| What is required |
Reproduce the records exactly.

| Input records |
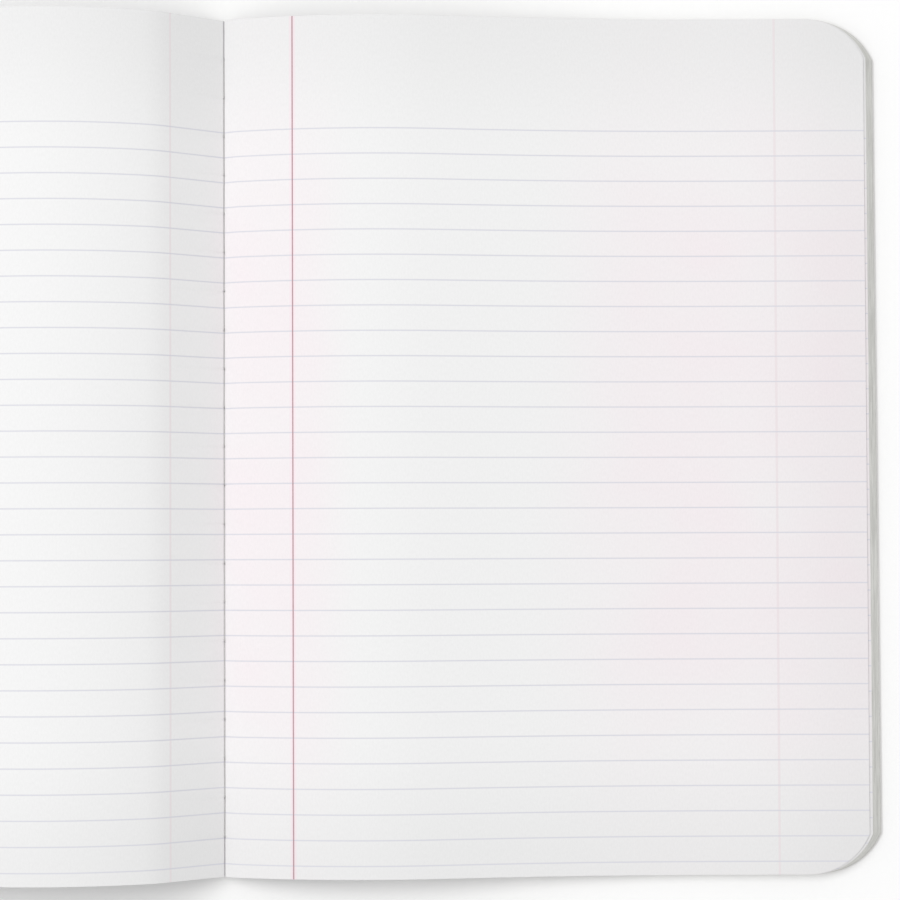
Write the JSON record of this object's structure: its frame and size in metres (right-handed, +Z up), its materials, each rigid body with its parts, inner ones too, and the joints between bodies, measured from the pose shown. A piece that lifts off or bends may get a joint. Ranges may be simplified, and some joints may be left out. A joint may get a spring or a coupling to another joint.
{
  "type": "open composition notebook",
  "caption": "Sewn composition notebook lying open at its centre spread, with arched ruled pages and hinged marbled covers joined by a cloth tape spine.",
  "frame": {"origin": "on the table under the fold, half way between head and tail, at the middle of the flat strip of spine tape", "axes": "+X towards the right-hand page's fore edge, +Y towards the head of the pages, +Z up"},
  "size_m": [0.3697, 0.2476, 0.0299],
  "materials": {
    "leaves": "matte",
    "thread": "matte",
    "tape": "satin",
    "board": "satin",
    "lining": "matte"
  },
  "bodies": {
    "leaves": {"page_block": "leaves", "sewing_thread": "thread", "spine_tape": "tape"},
    "front_cover": {"front_board": "board", "front_lining": "lining", "front_tape_lap": "tape"},
    "back_cover": {"back_board": "board", "back_lining": "lining", "back_tape_lap": "tape"}
  },
  "joints": [
    {"name": "front_cover_hinge", "type": "hinge", "parent": "leaves", "child": "front_cover", "pos_m": [-0.00212, 0, 0], "axis": [0, -1, 0], "range_deg": [0, 90]},
    {"name": "back_cover_hinge", "type": "hinge", "parent": "leaves", "child": "back_cover", "pos_m": [0.00185, 0, 0], "axis": [0, 1, 0], "range_deg": [0, 90]}
  ]
}
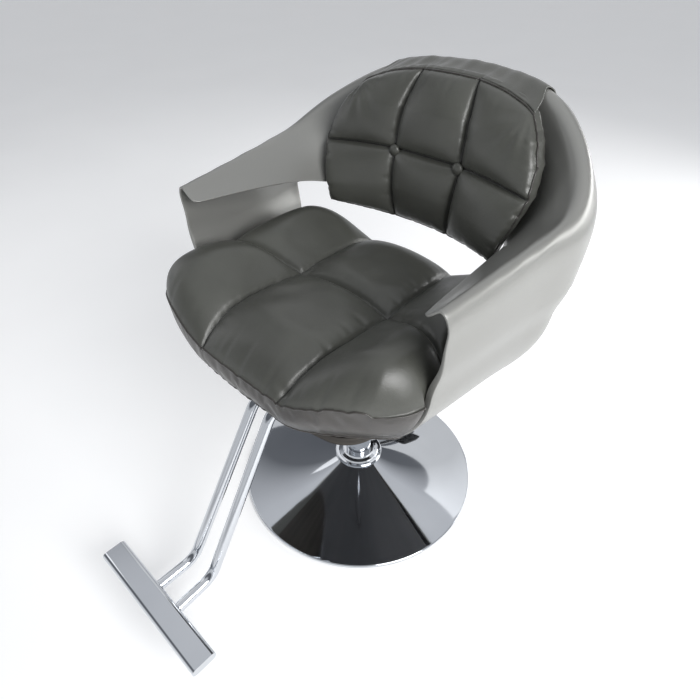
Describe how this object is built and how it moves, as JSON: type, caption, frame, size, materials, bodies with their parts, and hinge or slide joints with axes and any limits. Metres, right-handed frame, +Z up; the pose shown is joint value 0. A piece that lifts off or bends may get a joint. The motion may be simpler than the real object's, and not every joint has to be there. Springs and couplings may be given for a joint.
{
  "type": "styling chair",
  "caption": "Hydraulic salon styling chair: round chrome base and column, swivelling bucket shell with rolled arms, quilted seat and buttoned back cushions, and a T-bar footrest.",
  "frame": {"origin": "on the floor, on the axis that the seat swivels about", "axes": "+Z up along the column, the sitter faces -Y, +X is the sitter's left"},
  "size_m": [0.703, 0.9508, 0.9247],
  "materials": {
    "chrome": "polished chrome plate",
    "bright_steel": "ground steel",
    "black_steel": "black powder coat",
    "iron": "raw, hidden",
    "rubber": "matt",
    "plywood": "stained black, matt",
    "shell": "satin pearl-grey metallic lacquer",
    "upholstery": "satin artificial leather, dark olive grey"
  },
  "bodies": {
    "base": {"floor_pad": "rubber", "base_ballast": "iron", "base_cover": "chrome", "base_collar": "chrome", "pump_flange": "black_steel", "pump_flange_bolts": "bright_steel", "pump_housing": "chrome", "pump_barrel": "bright_steel", "pump_gland": "chrome", "gland_wiper_seal": "rubber", "pedal_bracket": "black_steel", "pedal_pivot_pin": "bright_steel", "pedal_spring": "bright_steel"},
    "ram": {"lift_ram": "bright_steel", "ram_piston": "bright_steel", "swivel_thrust_race": "bright_steel"},
    "pedal": {"pedal_lever": "black_steel", "pedal_tread": "rubber"},
    "seat": {"swivel_hub": "black_steel", "mounting_plate": "black_steel", "seat_frame_plate": "black_steel", "mounting_bolts": "bright_steel", "mounting_nuts": "bright_steel", "seat_frame_rails": "black_steel", "seat_board": "plywood", "footrest_tube_left": "chrome", "footrest_tube_right": "chrome", "footrest_saddles": "black_steel", "footrest_clamps": "black_steel", "clamp_studs": "bright_steel", "footrest_bar": "chrome", "footrest_end_caps": "chrome", "seat_cradle": "shell", "shell_band": "shell", "flap_snaps": "bright_steel", "back_flap": "upholstery", "seat_cushion": "upholstery", "back_cushion": "upholstery", "back_buttons": "upholstery"}
  },
  "joints": [
    {"name": "lift", "type": "slide", "parent": "base", "child": "ram", "axis": [0, 0, 1], "range_m": [0, 0.14]},
    {"name": "swivel", "type": "hinge", "parent": "ram", "child": "seat", "pos_m": [0, 0, 0.38], "axis": [0, 0, 1], "continuous": true},
    {"name": "pedal_pivot", "type": "hinge", "parent": "base", "child": "pedal", "pos_m": [0, 0.056, 0.115], "axis": [-1, 0, 0], "range_deg": [0, 14], "stiffness_Nm_per_rad": 8, "springref_deg": -20.05}
  ]
}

| The result |
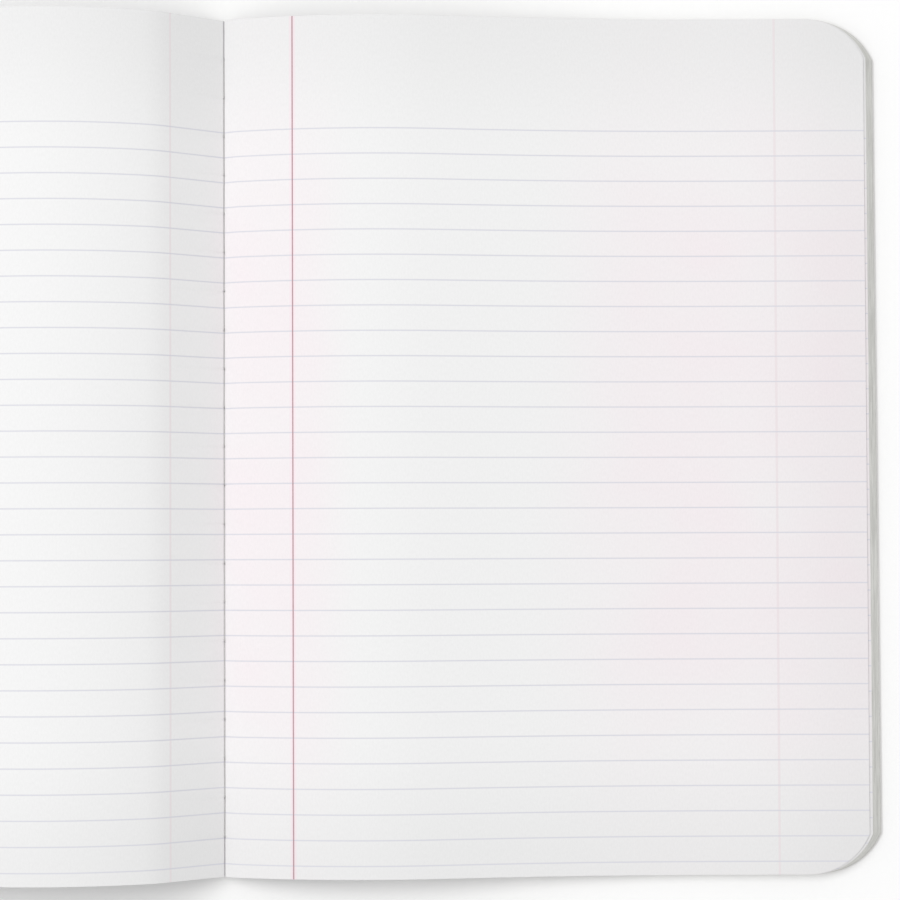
Write the JSON record of this object's structure: its frame and size in metres (right-handed, +Z up), its materials, each rigid body with its parts, inner ones too, and the joints between bodies, measured from the pose shown. A piece that lifts off or bends may get a joint. Ranges may be simplified, and some joints may be left out. A joint may get a spring or a coupling to another joint.
{
  "type": "open composition notebook",
  "caption": "Sewn composition notebook lying open at its centre spread, with arched ruled pages and hinged marbled covers joined by a cloth tape spine.",
  "frame": {"origin": "on the table under the fold, half way between head and tail, at the middle of the flat strip of spine tape", "axes": "+X towards the right-hand page's fore edge, +Y towards the head of the pages, +Z up"},
  "size_m": [0.3697, 0.2476, 0.0299],
  "materials": {
    "leaves": "matte",
    "thread": "matte",
    "tape": "satin",
    "board": "satin",
    "lining": "matte"
  },
  "bodies": {
    "leaves": {"page_block": "leaves", "sewing_thread": "thread", "spine_tape": "tape"},
    "front_cover": {"front_board": "board", "front_lining": "lining", "front_tape_lap": "tape"},
    "back_cover": {"back_board": "board", "back_lining": "lining", "back_tape_lap": "tape"}
  },
  "joints": [
    {"name": "front_cover_hinge", "type": "hinge", "parent": "leaves", "child": "front_cover", "pos_m": [-0.00212, 0, 0], "axis": [0, -1, 0], "range_deg": [0, 90]},
    {"name": "back_cover_hinge", "type": "hinge", "parent": "leaves", "child": "back_cover", "pos_m": [0.00185, 0, 0], "axis": [0, 1, 0], "range_deg": [0, 90]}
  ]
}
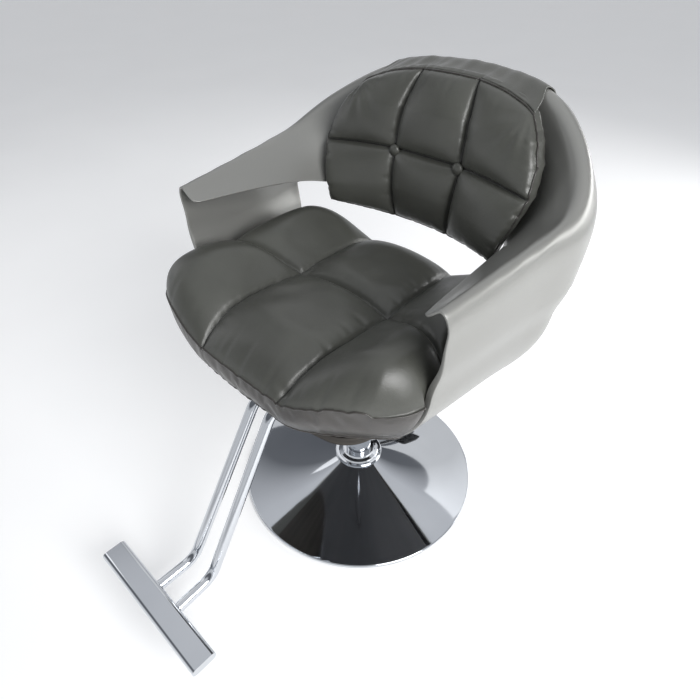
Describe how this object is built and how it moves, as JSON: type, caption, frame, size, materials, bodies with their parts, and hinge or slide joints with axes and any limits. Metres, right-handed frame, +Z up; the pose shown is joint value 0. A piece that lifts off or bends may get a joint. The motion may be simpler than the real object's, and not every joint has to be there. Springs and couplings may be given for a joint.
{
  "type": "styling chair",
  "caption": "Hydraulic salon styling chair: round chrome base and column, swivelling bucket shell with rolled arms, quilted seat and buttoned back cushions, and a T-bar footrest.",
  "frame": {"origin": "on the floor, on the axis that the seat swivels about", "axes": "+Z up along the column, the sitter faces -Y, +X is the sitter's left"},
  "size_m": [0.703, 0.9508, 0.9247],
  "materials": {
    "chrome": "polished chrome plate",
    "bright_steel": "ground steel",
    "black_steel": "black powder coat",
    "iron": "raw, hidden",
    "rubber": "matt",
    "plywood": "stained black, matt",
    "shell": "satin pearl-grey metallic lacquer",
    "upholstery": "satin artificial leather, dark olive grey"
  },
  "bodies": {
    "base": {"floor_pad": "rubber", "base_ballast": "iron", "base_cover": "chrome", "base_collar": "chrome", "pump_flange": "black_steel", "pump_flange_bolts": "bright_steel", "pump_housing": "chrome", "pump_barrel": "bright_steel", "pump_gland": "chrome", "gland_wiper_seal": "rubber", "pedal_bracket": "black_steel", "pedal_pivot_pin": "bright_steel", "pedal_spring": "bright_steel"},
    "ram": {"lift_ram": "bright_steel", "ram_piston": "bright_steel", "swivel_thrust_race": "bright_steel"},
    "pedal": {"pedal_lever": "black_steel", "pedal_tread": "rubber"},
    "seat": {"swivel_hub": "black_steel", "mounting_plate": "black_steel", "seat_frame_plate": "black_steel", "mounting_bolts": "bright_steel", "mounting_nuts": "bright_steel", "seat_frame_rails": "black_steel", "seat_board": "plywood", "footrest_tube_left": "chrome", "footrest_tube_right": "chrome", "footrest_saddles": "black_steel", "footrest_clamps": "black_steel", "clamp_studs": "bright_steel", "footrest_bar": "chrome", "footrest_end_caps": "chrome", "seat_cradle": "shell", "shell_band": "shell", "flap_snaps": "bright_steel", "back_flap": "upholstery", "seat_cushion": "upholstery", "back_cushion": "upholstery", "back_buttons": "upholstery"}
  },
  "joints": [
    {"name": "lift", "type": "slide", "parent": "base", "child": "ram", "axis": [0, 0, 1], "range_m": [0, 0.14]},
    {"name": "swivel", "type": "hinge", "parent": "ram", "child": "seat", "pos_m": [0, 0, 0.38], "axis": [0, 0, 1], "continuous": true},
    {"name": "pedal_pivot", "type": "hinge", "parent": "base", "child": "pedal", "pos_m": [0, 0.056, 0.115], "axis": [-1, 0, 0], "range_deg": [0, 14], "stiffness_Nm_per_rad": 8, "springref_deg": -20.05}
  ]
}